Word is the sponsorship deal is worth $10-12 million a year, which reportedly is similar to what Anehuser-Busch had been paying. Not bad for a racing league that was once just a step or two from the short-track stock racers you can find at Volunteer Speedway, Wythe or Lonesome Pine Raceway. Not that anyone is pretending that the awkwardly-named Nationwide Series is any kind of minor-league system anymore. Anyone except the NASCAR big wigs, that is.
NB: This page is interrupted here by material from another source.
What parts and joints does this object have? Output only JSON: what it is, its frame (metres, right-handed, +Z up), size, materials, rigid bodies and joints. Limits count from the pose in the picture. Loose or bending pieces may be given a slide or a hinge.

Nationwide’s representative at Wednesday’s announcement said the fact that Nextel Cup drivers who moonlight in Busch Cars - maybe NASCAR should have a contest to come up with a catchy new nickname to replace “Buschwhackers” - wasn’t a big deal to the sponsor. That’s no news flash, either. The suits aren’t likely to change much in the series, since more racing fans are likely to turn on their televisions to watch Carl Edwards, Kevin Harvick and Kyle Busch drive on Saturday afternoons than Jason Keller, Danny O’Quinn and Scott Wimmer. Then again, wouldn’t 100,000 people be just as likely to pack Bristol Motor Speedway to watch less experienced drivers spin and wreck for 300 laps? Note the fact that while the drivers raved about BMS’ new surface after an alarmingly clean Sharpie 500, more than a few fans called the race “boring.“
If the death knell for the old Southern Tradition that was NASCAR hadn’t already sounded, the demise of the Busch sponsorhip ought to take care of it. Granted, the loss of alcohol and tobacco sponsors for the main series isn’t going to hurt anyone’s feelings, and we do still have the Hooters Pro Cup - unless they get a new sponsor and change that to the Bath & Body Works Pro Series.
As far as the Winston/Nextel Cup goes, that’s getting a new handle, too. From now on, call it the Sprint Cup, just don’t use an AT&T cell phone to do it. By the way, doesn’t “Sprint Cup” sound like something local drivers should be competing on dirt tracks for?